[Data items]
________________________________________
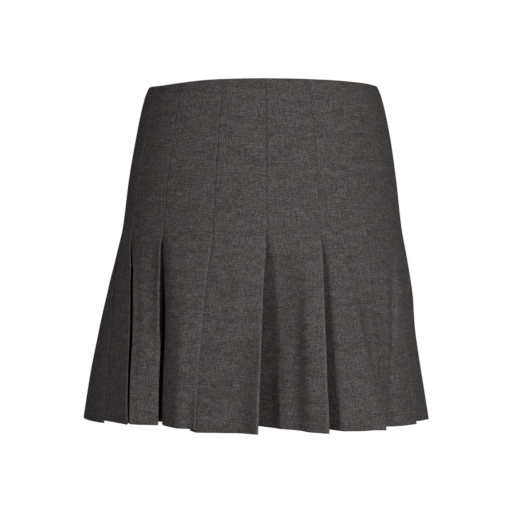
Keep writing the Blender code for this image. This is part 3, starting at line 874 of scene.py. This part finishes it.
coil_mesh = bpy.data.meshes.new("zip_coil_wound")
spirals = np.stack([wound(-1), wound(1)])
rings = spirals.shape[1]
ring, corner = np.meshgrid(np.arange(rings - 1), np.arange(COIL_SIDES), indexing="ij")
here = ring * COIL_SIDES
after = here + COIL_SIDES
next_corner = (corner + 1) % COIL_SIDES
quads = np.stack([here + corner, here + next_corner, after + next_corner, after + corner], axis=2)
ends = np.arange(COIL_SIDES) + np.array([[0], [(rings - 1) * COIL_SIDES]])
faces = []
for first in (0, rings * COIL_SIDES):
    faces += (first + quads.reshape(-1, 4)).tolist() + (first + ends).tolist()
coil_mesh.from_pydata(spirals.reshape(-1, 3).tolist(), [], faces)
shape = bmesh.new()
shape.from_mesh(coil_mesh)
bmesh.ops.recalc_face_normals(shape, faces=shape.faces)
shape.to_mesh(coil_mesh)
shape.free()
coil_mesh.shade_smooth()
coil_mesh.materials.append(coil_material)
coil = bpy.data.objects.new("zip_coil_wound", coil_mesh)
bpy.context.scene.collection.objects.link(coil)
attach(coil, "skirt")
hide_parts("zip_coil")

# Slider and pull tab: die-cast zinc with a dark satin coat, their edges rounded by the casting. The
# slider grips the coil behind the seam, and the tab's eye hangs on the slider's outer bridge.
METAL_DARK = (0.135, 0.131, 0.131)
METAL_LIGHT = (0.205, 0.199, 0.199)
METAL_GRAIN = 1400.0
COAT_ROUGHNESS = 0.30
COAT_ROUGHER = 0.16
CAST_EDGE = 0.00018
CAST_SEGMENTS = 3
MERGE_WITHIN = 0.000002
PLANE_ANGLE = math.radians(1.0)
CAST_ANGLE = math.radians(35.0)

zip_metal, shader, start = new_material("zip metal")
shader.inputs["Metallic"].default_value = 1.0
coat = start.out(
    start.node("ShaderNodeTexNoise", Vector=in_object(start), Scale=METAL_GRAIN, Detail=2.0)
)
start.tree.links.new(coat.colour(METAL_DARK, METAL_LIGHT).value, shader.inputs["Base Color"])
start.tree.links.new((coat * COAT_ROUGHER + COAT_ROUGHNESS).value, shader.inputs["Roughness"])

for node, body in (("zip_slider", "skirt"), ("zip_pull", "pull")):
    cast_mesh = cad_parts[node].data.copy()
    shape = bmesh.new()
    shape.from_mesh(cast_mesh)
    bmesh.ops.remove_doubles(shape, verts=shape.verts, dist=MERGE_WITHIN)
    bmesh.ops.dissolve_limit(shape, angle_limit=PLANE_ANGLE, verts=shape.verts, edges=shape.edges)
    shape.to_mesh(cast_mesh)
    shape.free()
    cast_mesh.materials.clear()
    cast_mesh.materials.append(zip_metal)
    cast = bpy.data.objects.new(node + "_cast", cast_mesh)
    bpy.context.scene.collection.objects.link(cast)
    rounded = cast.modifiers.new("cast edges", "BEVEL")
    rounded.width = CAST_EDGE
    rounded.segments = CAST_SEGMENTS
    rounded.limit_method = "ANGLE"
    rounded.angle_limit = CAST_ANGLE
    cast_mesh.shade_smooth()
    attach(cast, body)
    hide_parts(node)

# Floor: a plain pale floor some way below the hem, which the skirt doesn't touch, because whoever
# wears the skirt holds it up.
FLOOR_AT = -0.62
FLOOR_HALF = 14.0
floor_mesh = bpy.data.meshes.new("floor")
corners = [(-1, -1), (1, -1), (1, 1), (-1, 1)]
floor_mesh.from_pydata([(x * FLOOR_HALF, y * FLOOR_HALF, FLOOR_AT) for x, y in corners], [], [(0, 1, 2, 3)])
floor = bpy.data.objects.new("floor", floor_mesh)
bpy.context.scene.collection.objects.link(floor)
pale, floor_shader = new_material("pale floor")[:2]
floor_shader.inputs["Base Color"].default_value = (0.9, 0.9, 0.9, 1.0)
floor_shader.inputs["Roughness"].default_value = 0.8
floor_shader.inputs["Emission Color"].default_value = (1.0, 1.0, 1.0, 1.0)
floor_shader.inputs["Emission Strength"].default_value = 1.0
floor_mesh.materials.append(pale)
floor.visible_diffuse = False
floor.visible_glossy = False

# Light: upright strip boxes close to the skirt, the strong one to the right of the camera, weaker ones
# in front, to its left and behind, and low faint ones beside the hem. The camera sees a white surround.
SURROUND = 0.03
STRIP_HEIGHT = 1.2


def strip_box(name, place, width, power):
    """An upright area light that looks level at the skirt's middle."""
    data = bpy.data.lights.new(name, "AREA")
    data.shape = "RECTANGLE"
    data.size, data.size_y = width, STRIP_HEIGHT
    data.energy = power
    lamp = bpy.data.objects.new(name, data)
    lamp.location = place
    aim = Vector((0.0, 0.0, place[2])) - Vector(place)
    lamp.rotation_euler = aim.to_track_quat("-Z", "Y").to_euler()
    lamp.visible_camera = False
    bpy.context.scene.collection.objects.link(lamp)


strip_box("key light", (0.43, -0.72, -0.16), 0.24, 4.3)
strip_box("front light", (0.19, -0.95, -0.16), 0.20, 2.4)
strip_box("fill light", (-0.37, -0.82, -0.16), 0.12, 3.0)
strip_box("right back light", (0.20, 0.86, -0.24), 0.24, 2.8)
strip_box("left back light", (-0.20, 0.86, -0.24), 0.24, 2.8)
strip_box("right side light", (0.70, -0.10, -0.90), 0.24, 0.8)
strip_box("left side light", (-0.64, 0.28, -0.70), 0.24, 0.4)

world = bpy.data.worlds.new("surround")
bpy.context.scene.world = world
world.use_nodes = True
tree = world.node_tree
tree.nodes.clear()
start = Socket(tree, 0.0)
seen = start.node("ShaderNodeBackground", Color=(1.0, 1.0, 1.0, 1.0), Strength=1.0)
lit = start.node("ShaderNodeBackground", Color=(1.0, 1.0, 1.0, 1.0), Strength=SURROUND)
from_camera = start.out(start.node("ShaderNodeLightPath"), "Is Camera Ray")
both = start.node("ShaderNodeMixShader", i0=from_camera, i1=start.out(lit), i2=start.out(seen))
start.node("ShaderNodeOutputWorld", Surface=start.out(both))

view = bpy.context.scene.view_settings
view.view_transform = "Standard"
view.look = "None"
________________________________________
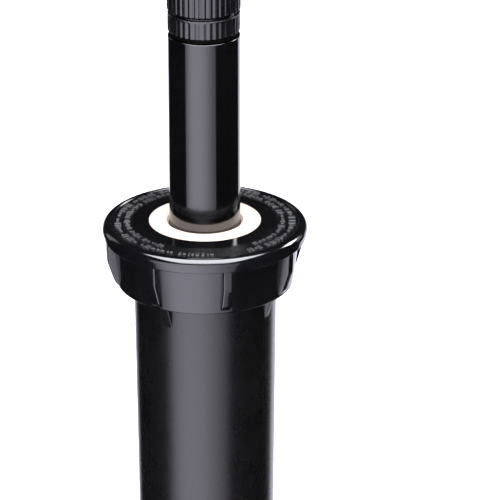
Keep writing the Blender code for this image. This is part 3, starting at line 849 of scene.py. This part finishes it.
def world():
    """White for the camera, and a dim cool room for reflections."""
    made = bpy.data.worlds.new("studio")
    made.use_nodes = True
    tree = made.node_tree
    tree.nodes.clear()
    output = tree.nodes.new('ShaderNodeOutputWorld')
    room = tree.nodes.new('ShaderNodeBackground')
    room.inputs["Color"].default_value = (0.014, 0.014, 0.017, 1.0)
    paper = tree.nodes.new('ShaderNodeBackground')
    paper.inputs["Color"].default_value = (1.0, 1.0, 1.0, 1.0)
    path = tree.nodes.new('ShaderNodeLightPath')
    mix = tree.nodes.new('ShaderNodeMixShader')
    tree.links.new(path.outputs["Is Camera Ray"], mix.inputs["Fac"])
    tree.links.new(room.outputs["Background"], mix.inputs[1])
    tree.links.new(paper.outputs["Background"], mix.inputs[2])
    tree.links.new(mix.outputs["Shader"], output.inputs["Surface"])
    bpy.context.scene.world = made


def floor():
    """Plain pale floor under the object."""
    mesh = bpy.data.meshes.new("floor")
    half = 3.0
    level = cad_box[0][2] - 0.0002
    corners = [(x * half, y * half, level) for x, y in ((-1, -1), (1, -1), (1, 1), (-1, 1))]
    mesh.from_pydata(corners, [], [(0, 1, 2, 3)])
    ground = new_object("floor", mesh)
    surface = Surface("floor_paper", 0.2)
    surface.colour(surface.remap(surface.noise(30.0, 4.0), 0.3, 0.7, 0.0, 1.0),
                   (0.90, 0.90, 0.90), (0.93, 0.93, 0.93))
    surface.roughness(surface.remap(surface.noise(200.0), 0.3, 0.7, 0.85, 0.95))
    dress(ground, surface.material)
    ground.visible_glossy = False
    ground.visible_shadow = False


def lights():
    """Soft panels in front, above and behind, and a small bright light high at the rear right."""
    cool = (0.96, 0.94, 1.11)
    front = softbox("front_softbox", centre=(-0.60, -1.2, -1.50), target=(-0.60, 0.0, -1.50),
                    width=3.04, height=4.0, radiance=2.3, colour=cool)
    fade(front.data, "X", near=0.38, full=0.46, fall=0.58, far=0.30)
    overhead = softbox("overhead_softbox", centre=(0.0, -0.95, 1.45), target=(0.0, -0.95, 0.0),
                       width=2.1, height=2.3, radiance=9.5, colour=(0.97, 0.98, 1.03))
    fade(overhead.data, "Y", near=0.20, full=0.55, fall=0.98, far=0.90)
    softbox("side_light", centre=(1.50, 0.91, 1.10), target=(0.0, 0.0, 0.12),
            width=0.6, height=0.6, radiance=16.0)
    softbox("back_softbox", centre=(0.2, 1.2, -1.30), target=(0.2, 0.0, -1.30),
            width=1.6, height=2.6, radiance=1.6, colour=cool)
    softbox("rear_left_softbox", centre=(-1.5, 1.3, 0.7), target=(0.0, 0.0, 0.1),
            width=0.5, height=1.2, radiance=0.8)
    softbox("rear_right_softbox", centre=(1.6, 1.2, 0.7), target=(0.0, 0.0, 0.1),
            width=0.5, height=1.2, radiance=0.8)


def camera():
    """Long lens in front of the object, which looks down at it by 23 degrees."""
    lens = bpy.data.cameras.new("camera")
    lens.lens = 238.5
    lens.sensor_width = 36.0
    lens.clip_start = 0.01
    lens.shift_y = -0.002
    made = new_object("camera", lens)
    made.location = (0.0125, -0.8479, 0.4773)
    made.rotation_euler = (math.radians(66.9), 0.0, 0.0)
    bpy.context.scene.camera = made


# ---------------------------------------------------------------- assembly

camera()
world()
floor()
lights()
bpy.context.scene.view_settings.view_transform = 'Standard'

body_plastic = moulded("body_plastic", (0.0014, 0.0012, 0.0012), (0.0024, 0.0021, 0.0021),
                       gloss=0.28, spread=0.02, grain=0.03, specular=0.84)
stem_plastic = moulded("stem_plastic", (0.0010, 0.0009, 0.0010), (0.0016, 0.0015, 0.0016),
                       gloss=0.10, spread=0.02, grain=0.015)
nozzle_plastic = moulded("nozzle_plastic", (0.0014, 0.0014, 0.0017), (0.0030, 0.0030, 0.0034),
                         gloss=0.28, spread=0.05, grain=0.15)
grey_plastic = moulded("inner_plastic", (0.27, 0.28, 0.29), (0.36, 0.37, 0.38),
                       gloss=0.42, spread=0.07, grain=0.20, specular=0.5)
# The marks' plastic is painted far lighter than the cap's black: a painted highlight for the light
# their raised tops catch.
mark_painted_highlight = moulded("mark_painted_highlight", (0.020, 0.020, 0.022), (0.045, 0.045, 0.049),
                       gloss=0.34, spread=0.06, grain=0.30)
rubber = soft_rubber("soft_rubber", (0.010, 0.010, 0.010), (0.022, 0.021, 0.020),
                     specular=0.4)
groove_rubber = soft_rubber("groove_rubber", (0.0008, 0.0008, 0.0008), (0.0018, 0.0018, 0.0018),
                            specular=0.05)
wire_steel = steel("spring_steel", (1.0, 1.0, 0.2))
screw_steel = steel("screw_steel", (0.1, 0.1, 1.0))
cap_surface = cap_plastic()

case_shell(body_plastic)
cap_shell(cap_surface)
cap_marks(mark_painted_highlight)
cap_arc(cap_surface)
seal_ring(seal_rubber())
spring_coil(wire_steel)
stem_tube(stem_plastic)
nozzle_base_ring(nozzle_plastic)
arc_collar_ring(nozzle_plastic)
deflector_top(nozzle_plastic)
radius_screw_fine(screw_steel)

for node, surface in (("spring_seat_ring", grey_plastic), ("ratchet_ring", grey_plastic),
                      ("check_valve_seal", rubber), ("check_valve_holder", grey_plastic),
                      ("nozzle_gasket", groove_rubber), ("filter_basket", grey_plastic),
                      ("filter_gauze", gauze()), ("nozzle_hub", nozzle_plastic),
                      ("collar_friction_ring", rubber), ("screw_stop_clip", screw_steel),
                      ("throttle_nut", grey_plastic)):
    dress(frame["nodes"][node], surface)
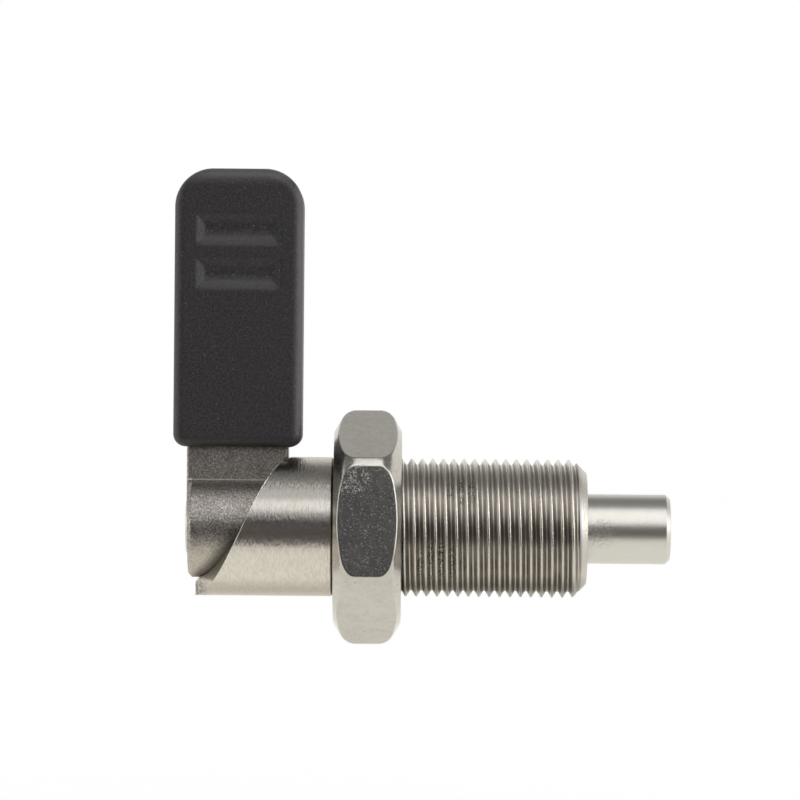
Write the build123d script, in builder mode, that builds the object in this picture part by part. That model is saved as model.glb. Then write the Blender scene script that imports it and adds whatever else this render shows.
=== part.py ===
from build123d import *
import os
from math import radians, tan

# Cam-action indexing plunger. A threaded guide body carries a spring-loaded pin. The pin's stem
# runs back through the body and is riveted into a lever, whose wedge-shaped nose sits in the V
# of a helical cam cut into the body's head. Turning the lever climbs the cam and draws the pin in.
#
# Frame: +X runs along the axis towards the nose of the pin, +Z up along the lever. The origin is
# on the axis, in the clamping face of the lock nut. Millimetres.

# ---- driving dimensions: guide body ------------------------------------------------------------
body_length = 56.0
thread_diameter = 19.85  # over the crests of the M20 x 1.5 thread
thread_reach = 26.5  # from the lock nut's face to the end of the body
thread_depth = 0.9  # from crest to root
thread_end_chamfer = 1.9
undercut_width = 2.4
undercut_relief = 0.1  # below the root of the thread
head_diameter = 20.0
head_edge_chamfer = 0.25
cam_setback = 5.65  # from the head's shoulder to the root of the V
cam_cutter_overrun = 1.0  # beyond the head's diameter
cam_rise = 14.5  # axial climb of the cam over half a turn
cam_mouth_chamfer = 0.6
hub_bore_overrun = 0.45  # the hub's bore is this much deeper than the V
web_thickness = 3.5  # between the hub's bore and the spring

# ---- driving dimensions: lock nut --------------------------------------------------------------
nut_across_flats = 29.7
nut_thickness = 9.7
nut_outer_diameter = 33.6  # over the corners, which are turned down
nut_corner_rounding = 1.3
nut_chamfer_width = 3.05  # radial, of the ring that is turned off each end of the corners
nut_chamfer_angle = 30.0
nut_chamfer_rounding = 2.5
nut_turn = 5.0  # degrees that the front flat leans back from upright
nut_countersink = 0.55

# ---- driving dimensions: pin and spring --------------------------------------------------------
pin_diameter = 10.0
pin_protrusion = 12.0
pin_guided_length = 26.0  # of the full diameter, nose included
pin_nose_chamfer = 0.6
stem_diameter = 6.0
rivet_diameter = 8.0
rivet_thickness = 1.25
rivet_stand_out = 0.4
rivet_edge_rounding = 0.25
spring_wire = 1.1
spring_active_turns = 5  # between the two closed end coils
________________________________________
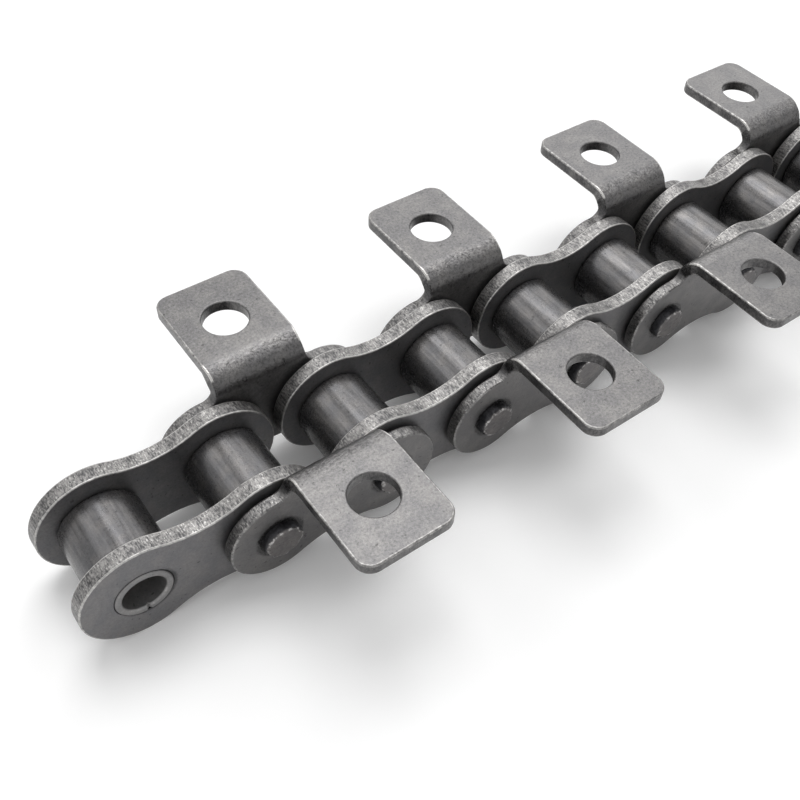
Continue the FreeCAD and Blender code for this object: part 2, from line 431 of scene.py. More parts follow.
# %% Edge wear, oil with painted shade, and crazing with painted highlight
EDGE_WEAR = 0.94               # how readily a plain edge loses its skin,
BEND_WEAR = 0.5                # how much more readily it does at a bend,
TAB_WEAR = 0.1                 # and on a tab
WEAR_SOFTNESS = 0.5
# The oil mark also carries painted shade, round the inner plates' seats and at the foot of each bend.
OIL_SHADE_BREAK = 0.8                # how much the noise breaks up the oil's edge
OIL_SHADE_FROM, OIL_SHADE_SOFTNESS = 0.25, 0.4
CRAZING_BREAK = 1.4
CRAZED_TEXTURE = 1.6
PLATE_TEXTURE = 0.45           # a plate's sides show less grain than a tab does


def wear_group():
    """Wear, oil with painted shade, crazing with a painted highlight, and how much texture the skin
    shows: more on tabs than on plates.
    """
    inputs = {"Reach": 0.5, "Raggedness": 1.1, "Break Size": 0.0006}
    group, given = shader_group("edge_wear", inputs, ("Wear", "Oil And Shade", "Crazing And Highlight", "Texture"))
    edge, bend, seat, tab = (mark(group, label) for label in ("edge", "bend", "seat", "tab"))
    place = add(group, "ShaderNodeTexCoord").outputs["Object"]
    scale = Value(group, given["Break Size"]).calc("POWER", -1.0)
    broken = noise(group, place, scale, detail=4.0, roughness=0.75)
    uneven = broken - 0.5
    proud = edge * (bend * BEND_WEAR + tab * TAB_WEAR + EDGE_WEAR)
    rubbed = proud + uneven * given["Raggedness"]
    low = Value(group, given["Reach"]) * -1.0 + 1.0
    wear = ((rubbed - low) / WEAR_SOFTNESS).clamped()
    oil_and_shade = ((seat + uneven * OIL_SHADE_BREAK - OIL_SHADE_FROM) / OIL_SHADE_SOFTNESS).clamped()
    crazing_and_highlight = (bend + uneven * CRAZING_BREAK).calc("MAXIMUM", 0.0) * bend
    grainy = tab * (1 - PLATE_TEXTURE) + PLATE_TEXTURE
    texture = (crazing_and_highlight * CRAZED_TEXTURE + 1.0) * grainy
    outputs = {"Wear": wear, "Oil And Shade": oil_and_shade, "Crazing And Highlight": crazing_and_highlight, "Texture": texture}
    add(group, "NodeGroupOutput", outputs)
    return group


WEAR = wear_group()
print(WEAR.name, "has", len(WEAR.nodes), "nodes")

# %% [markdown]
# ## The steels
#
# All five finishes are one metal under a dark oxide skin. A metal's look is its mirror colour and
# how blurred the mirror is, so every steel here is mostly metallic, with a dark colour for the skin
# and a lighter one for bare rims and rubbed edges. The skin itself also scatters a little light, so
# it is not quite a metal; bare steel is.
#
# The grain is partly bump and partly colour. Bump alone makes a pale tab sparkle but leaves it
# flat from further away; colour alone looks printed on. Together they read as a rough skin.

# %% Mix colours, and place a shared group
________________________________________
## TASK TO CARRY OUT
Quote the listing above, but only from the line that shows "Write the build123d" through the line that shows "from math import radians, tan".

## RESPONSE TO THIS EXERCISE
Write the build123d script, in builder mode, that builds the object in this picture part by part. That model is saved as model.glb. Then write the Blender scene script that imports it and adds whatever else this render shows.
=== part.py ===
from build123d import *
import os
from math import radians, tan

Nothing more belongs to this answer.